Because this game reflects history and not fiction, the scenarios don’t proceed in an orderly fashion. Where Austerlitz is grand and bombastic, bringing together the game’s many toys for what would normally be a grand finale, the final pair of scenarios are relatively compact by comparison. La Coruña sees the British waging a delaying action until they can escape by sea, while Hagelberg is profoundly asymmetrical, its Prussian Landwehr outmatched by French veterans, but enthusiastic and fresh and buoyed by the advantage of surprise.

In each case, Mori and Zucchini add a certain distinctiveness to their grocery list of successes. I’m hard-pressed to pick a favorite scenario because each offers such a sharp presentation of its particular fight. The same goes for the way Battlefields presents little story beats. I remember when three full companies of my Landwehr were repulsed as they each attempted to assault a single near-broken battery of cannons, its powder damp, but that sole damnable die still beating them back in turn. I remember the cavalry clashes in the wings of Austerlitz — the center taken, as Napoleon intended and succeeded historically, but the left flank bending and flexing as those horses charged and counter-charged until one final shudder saw the Allied line collapsing in a moment.
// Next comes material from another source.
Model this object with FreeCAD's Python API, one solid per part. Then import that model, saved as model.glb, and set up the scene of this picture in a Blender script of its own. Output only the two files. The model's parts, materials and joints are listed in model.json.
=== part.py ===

I remember the French bogged down on the outskirts of a port city, cursing their general for not taking greater advantage of the roads to either side. I remember floundering with my various lines and columns of infantry, coming to terms with such a widespread command.

There is, as I mentioned earlier, a certain gaminess to these proceedings. Victory points come from a variety of sources. Rallies, defeated units, seized objectives. At times, this wealth of opportunity can make the battles seem artificial, a little too rubber-banded in service of generating late-game drama.

Then again, I have yet to see a battle grow too despondent for either side. The result may teeter over the line at times, producing a verisimilitude of feeling rather than good history. In those moments, I remind myself of all the students who started down the road of learning history because of the tragically inaccurate opening battle of Gladiator, myself among them. We all start somewhere. And one could do a whole lot worse than to start here, with such a clear and concise system that still finds a way to add detail to every corner that might otherwise go untouched.

somehow I won this battle as red ahaha

This is… not looking so hot.

Or, even, to linger here despite having fought some of these battles over and over again. Simply put, Battlefields of the Napoleonic Wars is that good. It’s so good that I’m already aching for other clashes and other conflicts. I would love to see how Mori and Zucchini tackle the American Civil War, or what their Battle of the Bulge would look like, or whether chariots and horse archers are as good a fit for their system as cannons and muskets. Heaven help me, I want to see them stretch until they meet their Waterloo.

For now, this opening salvo will do. As a starting point, there is so much to consider in this not-especially-firm box, with its not-smoky-enough counters, with its stickered dice, with its head full of brilliant ideas. Ingenioso indeed.

 

A complimentary copy of Battlefields of the Napoleonic Wars was provided by the publisher.

(If what I’m doing at Space-Biff! is valuable to you in some way, please consider dropping by my Patreon campaign or Ko-fi. Right now, supporters can read my second-quarter update!)

Posted on September 25, 2025, in Board Game and tagged , , . Bookmark the permalink. 16 Comments.

  1. Man I would kill for a fantasy setting!

    • I haven’t played Burning Banners, but I understand it falls into that category. Maybe give that one a look?

      • There really is nothing like BotNW in terms of size and portability unfortunately. Burning Banners looks really awesome and too big for my life. BotNW is just the right size. And if it had a fantasy setting it would be absolutely perfect!

  2. Great review! I was immediately enamored with this and ordered it the day it became available, and I’m thrilled to see it get the Space-Biff treatment. It’s rivaling Commands & Colors: Napoleonics as my go-to light-ish wargame.

  3. Must have. The idea with the two counters alone is pure genius. Your scrupulous noting of game flow endangering historicity is duly noted, but this looks exactly the threading of the needle I have been waiting for. Your prose is a pleasure as ever.

    • There are so many little innovations on display, and they’re folded so expertly together, that it runs the risk of overshadowing itself. But, yes, the biggest one of all is two counters per hex, and how their positioning communicates so much about their function. I didn’t mention in the review, but one counter alone means that a unit is broken. At that point, you need to rally to bring it back up, turning the game into a little race to whip your broken troops back into fighting shape before your opponent overruns them. So smart!

  4. yeah, so I was never going to have a chance. Mori and Napoleonics. Seems to scratch a similar itch as the timeless classic Manoeuvre.

  5. How big are the pieces? I mean actual, handling-with fingers dimensions.

    I’ve played miniatures battles with only two bases per battalion (instead of the usual one or more per company), sometimes further breakable down to a single smaller one for a square that’s not vastly oversized. In translation to hex grid, though, that’s always entailed more than one hexagon.

  6. This is indeed an excellent game and the choice to use two counters to represent the status of the units (instead of fiddly chits) is great.

    The choice of having a folder with its own action selection and special rules makes setup a breeze.

    The flow of the game reminded me of another good game by Mori, Battalion, where the timing of activation and rallying is similar, although the game is overall more abstact and less interesting than this one.

    The only negative about this is that I wish the terrains were a bit more visible, sometimes you can barely see the hill contours and the distinction between uphill / impassable can be a bit tricky.

  7. Pizzaless Bones's avatar Pizzaless Bones

    A Napoleonic Wars game where you get to physically move the pieces into formation? Sounds exactly like what I’ve been looking for!